Os dias de despedidas, que dão título ao livro, são o clímax – dividido em três – da narrativa. Em cada um deles, o comportamento dos parentes é diferente, resultando em sensações igualmente distintas no jovem Briggs. Vovó Betsy e suas lembranças ternas do neto Blake, os pais de Eli e sua dificuldade em demonstrar sentimentos e o severo juiz Edwards e seu ressentimento. Este último dia de despedida, por sua vez, constitui uma das cenas mais fortes de todo o livro, pois vemos um pai rígido e exigente confrontando o fato de que, talvez, ele não conhecesse o filho – agora falecido – tão bem assim.

Outro aspecto relevante em “Dias de Despedida” são as sessões com o psiquiatra Dr. Mendez, motivadas pelos ataques de pânico do protagonista. O autor disse que ele mesmo tem problemas com TOC e depressão e, por isso, “temos que falar sobre saúde mental”. Durante os encontros com Mendez, Carver fala sobre culpa, principalmente. “Queria voltar a viver sem esse peso”.

Por se tratar de um livro sobre morte de jovens, os assuntos fé e religião são abordados, sob diferentes aspectos. Vovó Betsy, com sua fé inabalável, os pais de Eli e seu ateísmo, até Carver e sua dúvida em relação à existência de um Deus e um paraíso. Zenter comenta que é importante tratar de tais temas com honestidade, visto que “os jovens percebem desonestidade imediatamente”.

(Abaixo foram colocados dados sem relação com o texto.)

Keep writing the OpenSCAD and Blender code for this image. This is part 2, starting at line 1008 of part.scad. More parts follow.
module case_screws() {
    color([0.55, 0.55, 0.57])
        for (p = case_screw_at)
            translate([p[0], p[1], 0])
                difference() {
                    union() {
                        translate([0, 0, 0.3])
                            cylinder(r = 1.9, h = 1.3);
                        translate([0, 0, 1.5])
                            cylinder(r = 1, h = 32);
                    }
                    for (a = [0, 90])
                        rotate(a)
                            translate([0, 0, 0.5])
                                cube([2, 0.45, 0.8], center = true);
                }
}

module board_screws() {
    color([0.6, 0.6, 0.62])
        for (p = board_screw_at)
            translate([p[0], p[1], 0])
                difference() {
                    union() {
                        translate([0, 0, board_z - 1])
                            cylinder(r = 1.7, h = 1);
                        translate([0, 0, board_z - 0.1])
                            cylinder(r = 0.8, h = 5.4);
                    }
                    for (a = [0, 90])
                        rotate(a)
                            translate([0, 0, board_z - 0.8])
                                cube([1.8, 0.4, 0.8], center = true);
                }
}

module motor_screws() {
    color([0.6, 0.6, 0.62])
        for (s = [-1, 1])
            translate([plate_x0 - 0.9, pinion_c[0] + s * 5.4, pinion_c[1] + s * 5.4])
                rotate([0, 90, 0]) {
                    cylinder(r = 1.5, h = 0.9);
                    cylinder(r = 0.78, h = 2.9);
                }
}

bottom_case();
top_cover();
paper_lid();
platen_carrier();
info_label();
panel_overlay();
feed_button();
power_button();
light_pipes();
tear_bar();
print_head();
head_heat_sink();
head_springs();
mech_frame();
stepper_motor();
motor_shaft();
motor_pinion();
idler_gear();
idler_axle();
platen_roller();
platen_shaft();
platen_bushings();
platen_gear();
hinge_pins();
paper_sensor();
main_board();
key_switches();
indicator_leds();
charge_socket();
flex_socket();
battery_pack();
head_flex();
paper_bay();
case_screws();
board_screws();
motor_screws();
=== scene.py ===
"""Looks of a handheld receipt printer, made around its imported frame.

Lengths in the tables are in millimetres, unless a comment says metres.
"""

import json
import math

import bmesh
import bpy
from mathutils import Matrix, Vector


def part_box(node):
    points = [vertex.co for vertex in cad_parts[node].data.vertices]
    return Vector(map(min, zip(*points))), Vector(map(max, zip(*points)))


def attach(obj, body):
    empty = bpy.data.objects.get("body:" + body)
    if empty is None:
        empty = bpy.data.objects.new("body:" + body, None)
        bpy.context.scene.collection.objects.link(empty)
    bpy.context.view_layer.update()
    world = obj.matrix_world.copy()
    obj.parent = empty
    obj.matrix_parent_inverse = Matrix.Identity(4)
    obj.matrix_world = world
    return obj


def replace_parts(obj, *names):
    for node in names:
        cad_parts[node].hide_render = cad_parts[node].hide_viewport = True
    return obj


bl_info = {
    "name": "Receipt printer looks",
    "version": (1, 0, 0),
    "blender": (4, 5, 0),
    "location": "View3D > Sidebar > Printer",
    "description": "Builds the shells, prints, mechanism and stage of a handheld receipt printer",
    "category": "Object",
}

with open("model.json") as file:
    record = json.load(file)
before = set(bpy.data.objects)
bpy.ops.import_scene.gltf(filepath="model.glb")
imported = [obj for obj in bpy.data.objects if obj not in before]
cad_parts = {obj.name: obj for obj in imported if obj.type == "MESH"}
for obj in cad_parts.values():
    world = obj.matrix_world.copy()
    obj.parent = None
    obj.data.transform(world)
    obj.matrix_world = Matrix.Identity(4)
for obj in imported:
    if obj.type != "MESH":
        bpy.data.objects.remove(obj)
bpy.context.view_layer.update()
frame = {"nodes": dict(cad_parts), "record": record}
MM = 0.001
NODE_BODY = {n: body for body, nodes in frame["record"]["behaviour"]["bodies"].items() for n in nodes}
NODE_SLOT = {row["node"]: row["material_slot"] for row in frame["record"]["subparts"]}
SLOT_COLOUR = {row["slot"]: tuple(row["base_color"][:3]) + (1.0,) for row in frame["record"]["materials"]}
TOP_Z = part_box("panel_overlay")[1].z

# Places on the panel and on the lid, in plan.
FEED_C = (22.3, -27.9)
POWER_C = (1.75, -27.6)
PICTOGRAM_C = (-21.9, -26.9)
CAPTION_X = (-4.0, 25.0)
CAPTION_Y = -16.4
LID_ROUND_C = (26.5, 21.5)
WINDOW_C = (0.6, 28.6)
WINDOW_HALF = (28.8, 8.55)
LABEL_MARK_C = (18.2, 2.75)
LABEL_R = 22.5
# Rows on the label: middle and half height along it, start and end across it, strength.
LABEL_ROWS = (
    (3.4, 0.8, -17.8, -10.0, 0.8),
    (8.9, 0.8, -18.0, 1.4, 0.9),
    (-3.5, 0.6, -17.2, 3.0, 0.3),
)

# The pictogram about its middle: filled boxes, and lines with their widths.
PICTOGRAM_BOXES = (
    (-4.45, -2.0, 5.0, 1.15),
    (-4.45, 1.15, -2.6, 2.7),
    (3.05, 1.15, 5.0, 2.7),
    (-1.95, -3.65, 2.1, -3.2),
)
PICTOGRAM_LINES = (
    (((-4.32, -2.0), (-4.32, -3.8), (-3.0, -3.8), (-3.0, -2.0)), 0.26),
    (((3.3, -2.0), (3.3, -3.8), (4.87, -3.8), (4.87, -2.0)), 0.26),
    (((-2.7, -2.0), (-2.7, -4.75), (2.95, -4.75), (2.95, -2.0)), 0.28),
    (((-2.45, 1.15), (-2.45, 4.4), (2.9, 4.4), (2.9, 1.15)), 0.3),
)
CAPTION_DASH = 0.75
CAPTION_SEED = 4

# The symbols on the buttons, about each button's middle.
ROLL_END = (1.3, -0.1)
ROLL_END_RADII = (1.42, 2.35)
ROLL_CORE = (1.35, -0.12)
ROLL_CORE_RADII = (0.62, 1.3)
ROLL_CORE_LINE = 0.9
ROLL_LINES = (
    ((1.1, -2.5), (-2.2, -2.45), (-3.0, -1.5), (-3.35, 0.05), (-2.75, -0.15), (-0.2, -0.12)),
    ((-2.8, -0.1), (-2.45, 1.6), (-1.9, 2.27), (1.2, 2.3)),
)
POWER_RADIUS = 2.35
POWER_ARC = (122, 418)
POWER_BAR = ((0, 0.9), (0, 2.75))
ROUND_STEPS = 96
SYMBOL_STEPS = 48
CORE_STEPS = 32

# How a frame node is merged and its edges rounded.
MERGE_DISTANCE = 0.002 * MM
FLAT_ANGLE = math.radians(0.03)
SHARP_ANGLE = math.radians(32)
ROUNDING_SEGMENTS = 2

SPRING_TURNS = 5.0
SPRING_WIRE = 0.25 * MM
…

Em suma, pode-se dizer que “Dias de Despedida” é um livro importante. Sua construção se dá de forma que o leitor percebe o desenvolvimento de Carver, ao mesmo tempo em que sente a dor de todos aqueles que sofreram com uma perda tão inesperada. Jeff Zentner diz que, ao escrever esse livro, chorou durante as cenas emocionantes (que não são poucas). Afinal, “você tem que sentir o que está escrevendo”.